[BEGIN]

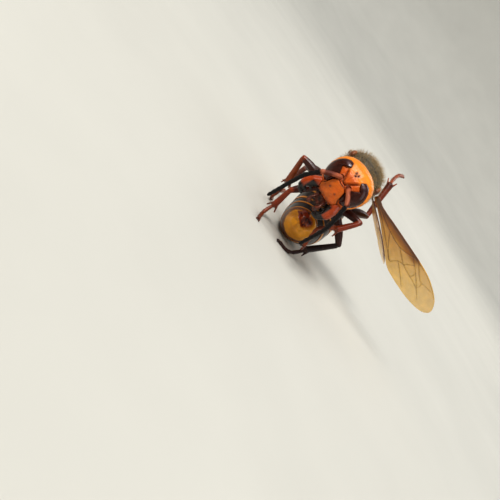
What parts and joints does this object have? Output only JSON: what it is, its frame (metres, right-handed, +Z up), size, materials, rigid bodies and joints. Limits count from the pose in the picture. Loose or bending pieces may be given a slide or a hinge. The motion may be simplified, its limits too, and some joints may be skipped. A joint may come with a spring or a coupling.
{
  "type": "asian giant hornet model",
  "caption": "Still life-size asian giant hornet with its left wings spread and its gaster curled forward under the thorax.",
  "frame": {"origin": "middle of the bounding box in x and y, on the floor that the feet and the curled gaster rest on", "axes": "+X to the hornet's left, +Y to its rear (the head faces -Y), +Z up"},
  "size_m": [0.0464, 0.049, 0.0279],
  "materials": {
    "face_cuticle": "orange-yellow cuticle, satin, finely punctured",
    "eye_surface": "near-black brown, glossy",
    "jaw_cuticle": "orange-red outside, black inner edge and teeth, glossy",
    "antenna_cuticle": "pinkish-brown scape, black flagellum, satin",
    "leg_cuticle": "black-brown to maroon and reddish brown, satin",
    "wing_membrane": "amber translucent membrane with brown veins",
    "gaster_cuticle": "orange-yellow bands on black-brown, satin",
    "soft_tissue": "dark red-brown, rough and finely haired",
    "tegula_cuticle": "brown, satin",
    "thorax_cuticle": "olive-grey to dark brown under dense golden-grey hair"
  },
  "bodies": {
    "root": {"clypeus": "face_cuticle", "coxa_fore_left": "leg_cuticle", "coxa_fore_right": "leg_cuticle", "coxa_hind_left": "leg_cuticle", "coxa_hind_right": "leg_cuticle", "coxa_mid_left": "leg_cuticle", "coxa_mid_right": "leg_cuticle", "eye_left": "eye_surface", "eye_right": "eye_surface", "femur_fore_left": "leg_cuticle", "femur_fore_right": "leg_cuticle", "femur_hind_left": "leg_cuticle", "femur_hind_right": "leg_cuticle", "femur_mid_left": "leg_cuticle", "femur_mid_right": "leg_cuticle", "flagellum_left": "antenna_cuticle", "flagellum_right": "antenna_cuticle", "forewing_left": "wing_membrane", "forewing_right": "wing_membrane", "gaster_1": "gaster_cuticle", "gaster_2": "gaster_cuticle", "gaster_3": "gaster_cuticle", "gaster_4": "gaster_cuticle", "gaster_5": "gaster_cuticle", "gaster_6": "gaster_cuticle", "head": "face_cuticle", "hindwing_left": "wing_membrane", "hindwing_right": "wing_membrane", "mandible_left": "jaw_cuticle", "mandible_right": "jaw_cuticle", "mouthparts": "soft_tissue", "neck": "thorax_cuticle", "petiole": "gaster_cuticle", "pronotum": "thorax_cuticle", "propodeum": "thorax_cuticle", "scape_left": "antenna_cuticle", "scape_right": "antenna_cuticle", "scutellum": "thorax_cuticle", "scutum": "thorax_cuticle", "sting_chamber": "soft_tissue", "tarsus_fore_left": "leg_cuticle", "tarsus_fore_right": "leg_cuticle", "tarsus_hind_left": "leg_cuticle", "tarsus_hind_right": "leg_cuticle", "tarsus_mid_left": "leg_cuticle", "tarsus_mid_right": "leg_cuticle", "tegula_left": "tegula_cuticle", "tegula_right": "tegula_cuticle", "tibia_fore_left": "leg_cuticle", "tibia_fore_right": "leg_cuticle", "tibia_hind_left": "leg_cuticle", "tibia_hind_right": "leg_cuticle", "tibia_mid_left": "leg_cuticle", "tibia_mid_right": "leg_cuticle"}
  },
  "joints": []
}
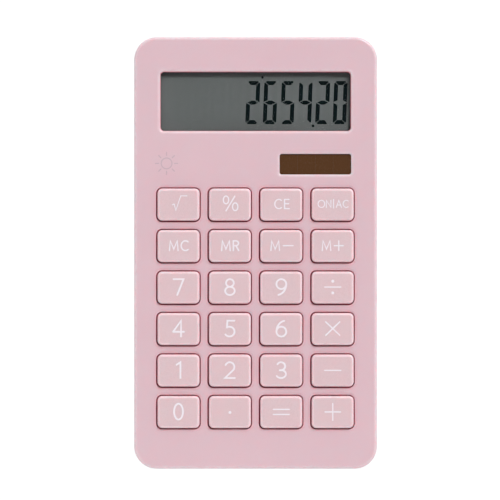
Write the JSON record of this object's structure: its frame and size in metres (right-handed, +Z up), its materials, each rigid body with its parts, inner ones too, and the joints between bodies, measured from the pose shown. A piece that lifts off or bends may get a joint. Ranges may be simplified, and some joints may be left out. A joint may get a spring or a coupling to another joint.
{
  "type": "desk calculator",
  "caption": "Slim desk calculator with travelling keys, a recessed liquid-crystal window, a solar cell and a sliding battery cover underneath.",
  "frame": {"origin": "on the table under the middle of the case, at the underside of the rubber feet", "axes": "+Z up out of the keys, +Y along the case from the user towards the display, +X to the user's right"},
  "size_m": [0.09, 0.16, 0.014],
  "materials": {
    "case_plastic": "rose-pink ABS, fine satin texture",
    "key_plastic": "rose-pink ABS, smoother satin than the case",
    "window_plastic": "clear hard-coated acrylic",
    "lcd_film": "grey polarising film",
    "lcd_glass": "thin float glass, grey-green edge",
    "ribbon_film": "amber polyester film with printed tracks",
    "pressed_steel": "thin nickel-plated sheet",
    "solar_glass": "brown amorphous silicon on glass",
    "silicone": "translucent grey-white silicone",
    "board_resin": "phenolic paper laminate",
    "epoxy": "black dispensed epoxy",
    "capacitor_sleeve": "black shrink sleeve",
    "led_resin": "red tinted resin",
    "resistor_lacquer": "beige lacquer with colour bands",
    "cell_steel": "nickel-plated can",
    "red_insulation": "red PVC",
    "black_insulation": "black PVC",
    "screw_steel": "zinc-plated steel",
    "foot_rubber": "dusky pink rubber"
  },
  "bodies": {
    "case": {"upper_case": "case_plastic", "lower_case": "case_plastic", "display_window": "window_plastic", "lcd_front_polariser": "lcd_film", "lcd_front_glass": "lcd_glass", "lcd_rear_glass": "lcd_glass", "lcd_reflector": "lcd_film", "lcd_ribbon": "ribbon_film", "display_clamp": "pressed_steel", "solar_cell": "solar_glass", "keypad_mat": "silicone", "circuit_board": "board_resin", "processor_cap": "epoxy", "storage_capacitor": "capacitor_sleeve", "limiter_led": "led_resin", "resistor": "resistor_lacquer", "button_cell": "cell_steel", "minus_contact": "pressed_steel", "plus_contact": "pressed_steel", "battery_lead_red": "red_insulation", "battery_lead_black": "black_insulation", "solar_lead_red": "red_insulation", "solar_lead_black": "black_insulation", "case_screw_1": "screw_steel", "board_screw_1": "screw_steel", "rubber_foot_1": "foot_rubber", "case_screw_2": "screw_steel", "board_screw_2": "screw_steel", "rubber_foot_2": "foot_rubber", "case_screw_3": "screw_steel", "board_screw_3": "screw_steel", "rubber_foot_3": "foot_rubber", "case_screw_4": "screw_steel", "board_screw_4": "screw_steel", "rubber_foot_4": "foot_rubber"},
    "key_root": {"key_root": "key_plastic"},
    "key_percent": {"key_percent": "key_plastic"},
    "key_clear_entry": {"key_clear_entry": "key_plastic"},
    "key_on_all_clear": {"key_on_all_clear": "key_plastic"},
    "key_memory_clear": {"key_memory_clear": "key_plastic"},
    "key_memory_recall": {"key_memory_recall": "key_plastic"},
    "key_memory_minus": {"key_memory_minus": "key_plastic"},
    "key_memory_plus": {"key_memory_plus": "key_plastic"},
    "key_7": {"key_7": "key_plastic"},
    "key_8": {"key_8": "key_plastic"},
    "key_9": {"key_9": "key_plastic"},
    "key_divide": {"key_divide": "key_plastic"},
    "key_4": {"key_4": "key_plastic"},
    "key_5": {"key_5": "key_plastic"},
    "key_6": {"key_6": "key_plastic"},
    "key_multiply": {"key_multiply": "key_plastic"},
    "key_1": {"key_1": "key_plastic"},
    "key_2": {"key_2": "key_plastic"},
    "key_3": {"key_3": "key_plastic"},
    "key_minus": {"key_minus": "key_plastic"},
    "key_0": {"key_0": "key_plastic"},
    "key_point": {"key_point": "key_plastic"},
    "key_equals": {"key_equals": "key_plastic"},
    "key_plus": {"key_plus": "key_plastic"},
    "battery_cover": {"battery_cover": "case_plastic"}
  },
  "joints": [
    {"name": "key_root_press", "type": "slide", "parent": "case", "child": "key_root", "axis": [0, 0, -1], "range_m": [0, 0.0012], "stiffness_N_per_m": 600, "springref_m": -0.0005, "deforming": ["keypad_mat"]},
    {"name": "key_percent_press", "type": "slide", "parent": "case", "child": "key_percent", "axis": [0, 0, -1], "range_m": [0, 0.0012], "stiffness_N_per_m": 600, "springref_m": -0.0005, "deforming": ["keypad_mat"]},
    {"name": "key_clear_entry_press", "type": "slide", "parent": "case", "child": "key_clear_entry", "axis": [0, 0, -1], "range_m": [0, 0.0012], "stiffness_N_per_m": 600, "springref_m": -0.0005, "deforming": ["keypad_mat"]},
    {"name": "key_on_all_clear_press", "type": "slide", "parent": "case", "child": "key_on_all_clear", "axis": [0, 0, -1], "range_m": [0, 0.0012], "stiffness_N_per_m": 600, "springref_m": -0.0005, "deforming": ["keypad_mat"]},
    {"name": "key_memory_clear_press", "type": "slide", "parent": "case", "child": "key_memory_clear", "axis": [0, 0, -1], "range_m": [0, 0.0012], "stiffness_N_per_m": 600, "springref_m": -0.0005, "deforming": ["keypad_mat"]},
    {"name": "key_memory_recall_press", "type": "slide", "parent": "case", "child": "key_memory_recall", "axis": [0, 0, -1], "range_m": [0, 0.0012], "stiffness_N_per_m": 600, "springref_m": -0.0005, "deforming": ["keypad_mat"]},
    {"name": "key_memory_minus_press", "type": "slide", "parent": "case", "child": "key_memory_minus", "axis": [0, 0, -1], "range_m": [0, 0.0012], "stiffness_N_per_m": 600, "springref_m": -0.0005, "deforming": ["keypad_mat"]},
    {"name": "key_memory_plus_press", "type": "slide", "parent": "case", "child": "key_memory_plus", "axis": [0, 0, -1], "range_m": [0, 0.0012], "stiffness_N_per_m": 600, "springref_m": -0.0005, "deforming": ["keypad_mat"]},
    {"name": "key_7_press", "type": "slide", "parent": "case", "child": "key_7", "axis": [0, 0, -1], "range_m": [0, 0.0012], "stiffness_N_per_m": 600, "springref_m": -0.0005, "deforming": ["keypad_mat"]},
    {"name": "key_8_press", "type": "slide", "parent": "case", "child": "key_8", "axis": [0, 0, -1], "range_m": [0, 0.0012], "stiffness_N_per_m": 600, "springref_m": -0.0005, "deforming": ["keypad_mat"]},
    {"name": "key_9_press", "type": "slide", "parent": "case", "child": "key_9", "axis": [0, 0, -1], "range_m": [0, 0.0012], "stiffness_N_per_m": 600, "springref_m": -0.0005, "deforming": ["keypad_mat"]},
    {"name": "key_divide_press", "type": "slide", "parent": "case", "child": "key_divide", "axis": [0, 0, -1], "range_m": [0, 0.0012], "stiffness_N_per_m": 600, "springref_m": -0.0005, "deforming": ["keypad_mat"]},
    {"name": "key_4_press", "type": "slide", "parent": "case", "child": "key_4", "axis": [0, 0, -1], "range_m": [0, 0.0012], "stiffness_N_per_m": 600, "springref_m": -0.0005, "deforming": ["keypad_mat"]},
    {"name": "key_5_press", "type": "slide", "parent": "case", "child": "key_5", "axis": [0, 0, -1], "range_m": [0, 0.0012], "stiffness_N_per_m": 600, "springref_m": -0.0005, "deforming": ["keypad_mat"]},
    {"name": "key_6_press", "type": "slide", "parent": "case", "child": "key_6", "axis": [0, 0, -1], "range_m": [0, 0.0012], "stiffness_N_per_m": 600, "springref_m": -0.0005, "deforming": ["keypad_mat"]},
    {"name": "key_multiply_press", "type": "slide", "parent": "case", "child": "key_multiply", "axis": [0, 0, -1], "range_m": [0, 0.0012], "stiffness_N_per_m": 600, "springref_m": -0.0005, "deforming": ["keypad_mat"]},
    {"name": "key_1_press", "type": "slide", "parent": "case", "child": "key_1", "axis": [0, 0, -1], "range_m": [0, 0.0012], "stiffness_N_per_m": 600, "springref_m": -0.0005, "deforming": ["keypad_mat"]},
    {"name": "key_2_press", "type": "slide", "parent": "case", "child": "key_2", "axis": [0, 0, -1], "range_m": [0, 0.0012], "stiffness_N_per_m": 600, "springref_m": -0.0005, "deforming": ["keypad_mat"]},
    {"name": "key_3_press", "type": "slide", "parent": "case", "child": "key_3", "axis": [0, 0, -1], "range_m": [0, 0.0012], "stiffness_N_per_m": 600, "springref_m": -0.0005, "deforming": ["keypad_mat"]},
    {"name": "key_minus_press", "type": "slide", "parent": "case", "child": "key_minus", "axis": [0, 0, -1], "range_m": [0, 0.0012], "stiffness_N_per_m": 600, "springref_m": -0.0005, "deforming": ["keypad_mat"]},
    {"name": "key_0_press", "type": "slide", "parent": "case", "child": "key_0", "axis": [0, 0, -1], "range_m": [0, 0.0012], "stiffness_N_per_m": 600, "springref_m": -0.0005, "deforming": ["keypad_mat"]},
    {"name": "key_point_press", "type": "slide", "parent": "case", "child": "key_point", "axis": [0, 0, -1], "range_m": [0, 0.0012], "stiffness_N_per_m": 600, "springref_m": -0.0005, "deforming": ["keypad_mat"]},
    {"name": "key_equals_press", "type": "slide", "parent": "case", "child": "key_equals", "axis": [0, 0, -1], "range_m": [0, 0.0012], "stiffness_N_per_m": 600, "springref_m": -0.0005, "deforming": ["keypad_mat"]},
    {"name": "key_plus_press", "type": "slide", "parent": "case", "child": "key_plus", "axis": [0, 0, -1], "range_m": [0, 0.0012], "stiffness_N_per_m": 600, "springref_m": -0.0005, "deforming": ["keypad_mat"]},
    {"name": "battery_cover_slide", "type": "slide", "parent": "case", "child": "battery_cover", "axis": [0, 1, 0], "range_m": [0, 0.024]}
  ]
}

[END]

STATED TASK: List all lines holding the string "object".

TASK ANSWER:
What parts and joints does this object have? Output only JSON: what it is, its frame (metres, right-handed, +Z up), size, materials, rigid bodies and joints. Limits count from the pose in the picture. Loose or bending pieces may be given a slide or a hinge. The motion may be simplified, its limits too, and some joints may be skipped. A joint may come with a spring or a coupling.
Write the JSON record of this object's structure: its frame and size in metres (right-handed, +Z up), its materials, each rigid body with its parts, inner ones too, and the joints between bodies, measured from the pose shown. A piece that lifts off or bends may get a joint. Ranges may be simplified, and some joints may be left out. A joint may get a spring or a coupling to another joint.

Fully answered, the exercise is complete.